The head bobbed once, then again. Excellent! The conditioning has succeeded, thought Hladik. “Good. I want to hear it. Repeat the theta key now.”
Crocker spoke, his voice hollow, wasted. “The Fieri are our enemies. If they try to contact me, I go with them. I remain alert so that I may return and tell you where they hide. If anyone interferes …”
“Yes?”
“I kill them.”
“Very good. Rest now. Close your eyes and sleep. You will forget that I was here. But you will remember your theta key.”
Asquith Pizzle blinked his
eyes and rolled out of bed. For the third night in a row he had been awakened by a feeling of suffocation. It started as a pressure in his chest which grew so great that his heart thumped wildly against his rib cage until his breathing stopped. In his sleep-sodden consciousness, it felt as though some dark malevolent being straddled him, pressing giant splayed thumbs against his windpipe, tighter and tighter, choking him until he awoke, panting and out of breath.

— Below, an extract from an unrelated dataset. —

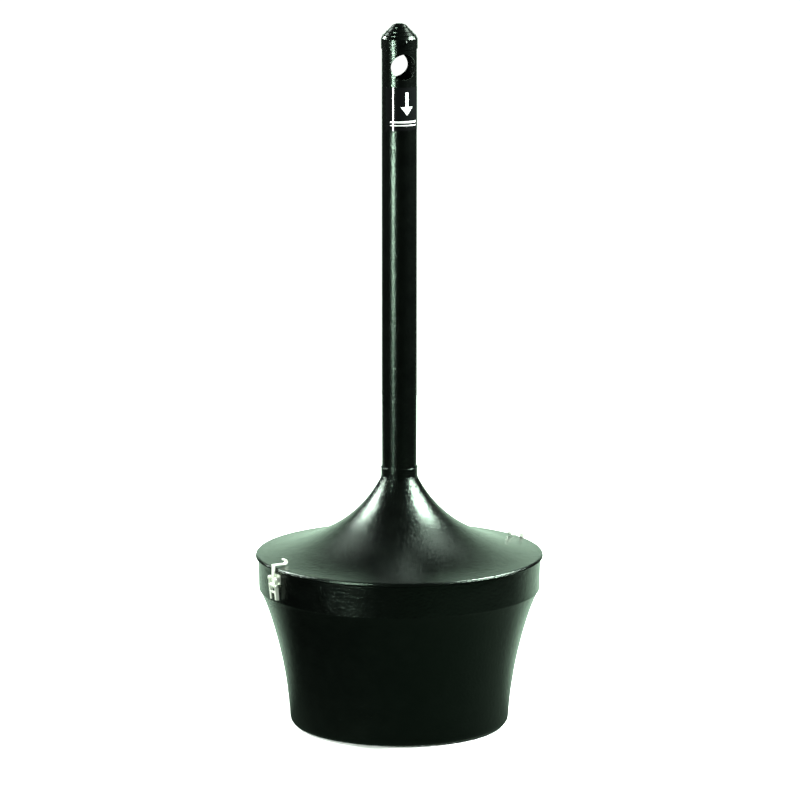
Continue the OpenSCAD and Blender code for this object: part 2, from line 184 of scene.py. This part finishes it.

The feeling of immense oppression dwindled as Pizzle pulled on his yos, leaving only a quivery sensation through his midsection. Dressed, he sat on the edge of the bed, staring at the ceiling of the bare room, wondering for the nine billionth time in the last three days why he was here.
The man—Tvrdy, was his name—had helped him. He was sure of that. He could trust Tvrdy, even if he could not trust his own memory. And this was the mystery: where had he come from, why was he here, and where were the others who had come with him?
Each day he remembered more—as if the thick sheet of glacial ice which had frozen his memory melted a little more, uncovering a few more precious acres of once-hidden terrain.
He now remembered, imperfectly, faces of others whom he felt certain had come to this place with him. He remembered, too, that he had not always been in this room of Tvrdy's. He had been with someone else, had done something before coming here. But it was all fuzzy in his mind; he could have imagined it. Certainly most of what he remembered had an ethereal, dreamlike quality.